▶ _The problem_:
Set down the whole listing verbatim.

▶ _Raw data_:
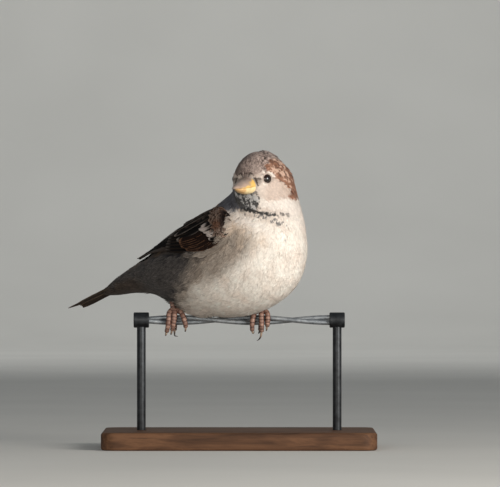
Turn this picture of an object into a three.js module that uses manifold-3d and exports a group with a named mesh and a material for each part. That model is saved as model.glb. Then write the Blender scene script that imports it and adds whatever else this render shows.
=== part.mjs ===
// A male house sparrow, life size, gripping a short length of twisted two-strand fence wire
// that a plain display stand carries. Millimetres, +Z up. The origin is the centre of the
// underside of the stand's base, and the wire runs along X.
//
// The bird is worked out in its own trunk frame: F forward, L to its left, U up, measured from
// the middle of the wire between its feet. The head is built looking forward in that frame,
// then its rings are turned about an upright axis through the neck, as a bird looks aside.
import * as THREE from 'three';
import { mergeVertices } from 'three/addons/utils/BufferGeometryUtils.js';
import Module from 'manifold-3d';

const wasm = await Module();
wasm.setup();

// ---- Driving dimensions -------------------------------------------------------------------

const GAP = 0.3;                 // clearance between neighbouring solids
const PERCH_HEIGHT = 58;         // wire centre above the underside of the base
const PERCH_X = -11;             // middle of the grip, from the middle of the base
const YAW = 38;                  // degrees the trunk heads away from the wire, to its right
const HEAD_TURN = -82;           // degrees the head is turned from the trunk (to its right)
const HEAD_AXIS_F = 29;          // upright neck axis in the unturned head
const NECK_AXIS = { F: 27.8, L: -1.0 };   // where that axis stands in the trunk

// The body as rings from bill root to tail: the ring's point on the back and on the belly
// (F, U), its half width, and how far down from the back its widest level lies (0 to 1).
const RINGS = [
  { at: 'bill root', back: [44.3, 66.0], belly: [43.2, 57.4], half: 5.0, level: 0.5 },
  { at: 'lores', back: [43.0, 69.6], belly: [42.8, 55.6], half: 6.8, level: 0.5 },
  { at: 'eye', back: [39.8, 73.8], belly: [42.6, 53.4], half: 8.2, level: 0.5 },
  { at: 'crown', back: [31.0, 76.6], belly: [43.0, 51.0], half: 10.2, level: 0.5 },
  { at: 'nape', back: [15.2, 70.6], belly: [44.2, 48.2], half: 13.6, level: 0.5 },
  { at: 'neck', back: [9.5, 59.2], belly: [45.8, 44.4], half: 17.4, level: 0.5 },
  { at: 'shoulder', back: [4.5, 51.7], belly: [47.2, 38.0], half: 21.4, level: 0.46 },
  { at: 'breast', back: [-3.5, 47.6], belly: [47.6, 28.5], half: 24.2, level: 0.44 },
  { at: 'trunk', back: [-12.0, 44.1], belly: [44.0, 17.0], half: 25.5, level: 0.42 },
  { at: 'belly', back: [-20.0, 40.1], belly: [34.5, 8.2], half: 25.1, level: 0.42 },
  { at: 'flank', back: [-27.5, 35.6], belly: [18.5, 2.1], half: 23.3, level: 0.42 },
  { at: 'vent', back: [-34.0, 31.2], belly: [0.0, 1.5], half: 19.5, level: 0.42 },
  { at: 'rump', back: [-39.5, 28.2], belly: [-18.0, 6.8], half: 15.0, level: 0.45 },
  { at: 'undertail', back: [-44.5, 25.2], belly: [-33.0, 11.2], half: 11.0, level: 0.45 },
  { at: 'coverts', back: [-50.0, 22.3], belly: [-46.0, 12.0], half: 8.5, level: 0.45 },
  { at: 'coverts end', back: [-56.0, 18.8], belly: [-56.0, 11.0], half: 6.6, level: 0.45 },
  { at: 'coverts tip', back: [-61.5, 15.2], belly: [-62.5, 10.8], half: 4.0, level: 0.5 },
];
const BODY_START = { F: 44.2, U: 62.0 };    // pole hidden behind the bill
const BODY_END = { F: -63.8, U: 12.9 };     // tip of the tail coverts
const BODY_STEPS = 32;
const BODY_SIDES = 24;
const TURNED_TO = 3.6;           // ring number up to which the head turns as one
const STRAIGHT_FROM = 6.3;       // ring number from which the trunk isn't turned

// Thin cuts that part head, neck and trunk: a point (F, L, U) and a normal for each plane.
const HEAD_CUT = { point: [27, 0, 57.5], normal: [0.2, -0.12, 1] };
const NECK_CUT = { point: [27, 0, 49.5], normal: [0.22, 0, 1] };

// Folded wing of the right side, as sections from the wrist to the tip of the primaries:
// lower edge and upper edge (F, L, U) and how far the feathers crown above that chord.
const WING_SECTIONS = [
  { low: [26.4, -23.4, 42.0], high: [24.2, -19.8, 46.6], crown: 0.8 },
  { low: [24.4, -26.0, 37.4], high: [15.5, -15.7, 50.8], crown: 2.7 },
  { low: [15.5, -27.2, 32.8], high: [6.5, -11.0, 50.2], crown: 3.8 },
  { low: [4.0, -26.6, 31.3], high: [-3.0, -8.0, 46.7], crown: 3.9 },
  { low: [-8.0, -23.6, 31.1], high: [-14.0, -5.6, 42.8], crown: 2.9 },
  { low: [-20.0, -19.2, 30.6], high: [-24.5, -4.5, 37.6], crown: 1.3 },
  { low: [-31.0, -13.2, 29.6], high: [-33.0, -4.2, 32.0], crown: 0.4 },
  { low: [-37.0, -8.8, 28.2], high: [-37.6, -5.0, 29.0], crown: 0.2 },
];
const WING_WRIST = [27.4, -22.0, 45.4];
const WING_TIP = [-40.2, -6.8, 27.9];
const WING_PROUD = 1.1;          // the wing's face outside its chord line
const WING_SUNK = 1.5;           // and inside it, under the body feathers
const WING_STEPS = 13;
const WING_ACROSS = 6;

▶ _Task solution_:
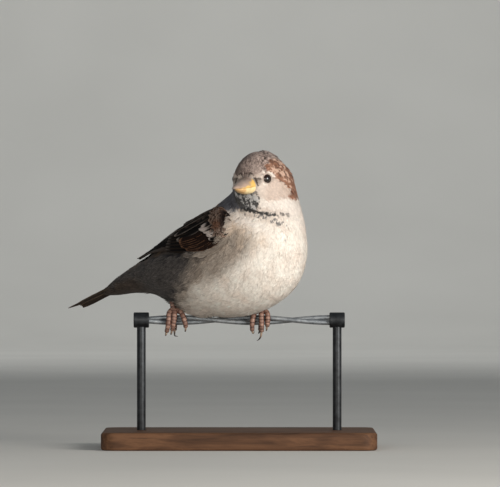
Turn this picture of an object into a three.js module that uses manifold-3d and exports a group with a named mesh and a material for each part. That model is saved as model.glb. Then write the Blender scene script that imports it and adds whatever else this render shows.
=== part.mjs ===
// A male house sparrow, life size, gripping a short length of twisted two-strand fence wire
// that a plain display stand carries. Millimetres, +Z up. The origin is the centre of the
// underside of the stand's base, and the wire runs along X.
//
// The bird is worked out in its own trunk frame: F forward, L to its left, U up, measured from
// the middle of the wire between its feet. The head is built looking forward in that frame,
// then its rings are turned about an upright axis through the neck, as a bird looks aside.
import * as THREE from 'three';
import { mergeVertices } from 'three/addons/utils/BufferGeometryUtils.js';
import Module from 'manifold-3d';

const wasm = await Module();
wasm.setup();

// ---- Driving dimensions -------------------------------------------------------------------

const GAP = 0.3;                 // clearance between neighbouring solids
const PERCH_HEIGHT = 58;         // wire centre above the underside of the base
const PERCH_X = -11;             // middle of the grip, from the middle of the base
const YAW = 38;                  // degrees the trunk heads away from the wire, to its right
const HEAD_TURN = -82;           // degrees the head is turned from the trunk (to its right)
const HEAD_AXIS_F = 29;          // upright neck axis in the unturned head
const NECK_AXIS = { F: 27.8, L: -1.0 };   // where that axis stands in the trunk

// The body as rings from bill root to tail: the ring's point on the back and on the belly
// (F, U), its half width, and how far down from the back its widest level lies (0 to 1).
const RINGS = [
  { at: 'bill root', back: [44.3, 66.0], belly: [43.2, 57.4], half: 5.0, level: 0.5 },
  { at: 'lores', back: [43.0, 69.6], belly: [42.8, 55.6], half: 6.8, level: 0.5 },
  { at: 'eye', back: [39.8, 73.8], belly: [42.6, 53.4], half: 8.2, level: 0.5 },
  { at: 'crown', back: [31.0, 76.6], belly: [43.0, 51.0], half: 10.2, level: 0.5 },
  { at: 'nape', back: [15.2, 70.6], belly: [44.2, 48.2], half: 13.6, level: 0.5 },
  { at: 'neck', back: [9.5, 59.2], belly: [45.8, 44.4], half: 17.4, level: 0.5 },
  { at: 'shoulder', back: [4.5, 51.7], belly: [47.2, 38.0], half: 21.4, level: 0.46 },
  { at: 'breast', back: [-3.5, 47.6], belly: [47.6, 28.5], half: 24.2, level: 0.44 },
  { at: 'trunk', back: [-12.0, 44.1], belly: [44.0, 17.0], half: 25.5, level: 0.42 },
  { at: 'belly', back: [-20.0, 40.1], belly: [34.5, 8.2], half: 25.1, level: 0.42 },
  { at: 'flank', back: [-27.5, 35.6], belly: [18.5, 2.1], half: 23.3, level: 0.42 },
  { at: 'vent', back: [-34.0, 31.2], belly: [0.0, 1.5], half: 19.5, level: 0.42 },
  { at: 'rump', back: [-39.5, 28.2], belly: [-18.0, 6.8], half: 15.0, level: 0.45 },
  { at: 'undertail', back: [-44.5, 25.2], belly: [-33.0, 11.2], half: 11.0, level: 0.45 },
  { at: 'coverts', back: [-50.0, 22.3], belly: [-46.0, 12.0], half: 8.5, level: 0.45 },
  { at: 'coverts end', back: [-56.0, 18.8], belly: [-56.0, 11.0], half: 6.6, level: 0.45 },
  { at: 'coverts tip', back: [-61.5, 15.2], belly: [-62.5, 10.8], half: 4.0, level: 0.5 },
];
const BODY_START = { F: 44.2, U: 62.0 };    // pole hidden behind the bill
const BODY_END = { F: -63.8, U: 12.9 };     // tip of the tail coverts
const BODY_STEPS = 32;
const BODY_SIDES = 24;
const TURNED_TO = 3.6;           // ring number up to which the head turns as one
const STRAIGHT_FROM = 6.3;       // ring number from which the trunk isn't turned

// Thin cuts that part head, neck and trunk: a point (F, L, U) and a normal for each plane.
const HEAD_CUT = { point: [27, 0, 57.5], normal: [0.2, -0.12, 1] };
const NECK_CUT = { point: [27, 0, 49.5], normal: [0.22, 0, 1] };

// Folded wing of the right side, as sections from the wrist to the tip of the primaries:
// lower edge and upper edge (F, L, U) and how far the feathers crown above that chord.
const WING_SECTIONS = [
  { low: [26.4, -23.4, 42.0], high: [24.2, -19.8, 46.6], crown: 0.8 },
  { low: [24.4, -26.0, 37.4], high: [15.5, -15.7, 50.8], crown: 2.7 },
  { low: [15.5, -27.2, 32.8], high: [6.5, -11.0, 50.2], crown: 3.8 },
  { low: [4.0, -26.6, 31.3], high: [-3.0, -8.0, 46.7], crown: 3.9 },
  { low: [-8.0, -23.6, 31.1], high: [-14.0, -5.6, 42.8], crown: 2.9 },
  { low: [-20.0, -19.2, 30.6], high: [-24.5, -4.5, 37.6], crown: 1.3 },
  { low: [-31.0, -13.2, 29.6], high: [-33.0, -4.2, 32.0], crown: 0.4 },
  { low: [-37.0, -8.8, 28.2], high: [-37.6, -5.0, 29.0], crown: 0.2 },
];
const WING_WRIST = [27.4, -22.0, 45.4];
const WING_TIP = [-40.2, -6.8, 27.9];
const WING_PROUD = 1.1;          // the wing's face outside its chord line
const WING_SUNK = 1.5;           // and inside it, under the body feathers
const WING_STEPS = 13;
const WING_ACROSS = 6;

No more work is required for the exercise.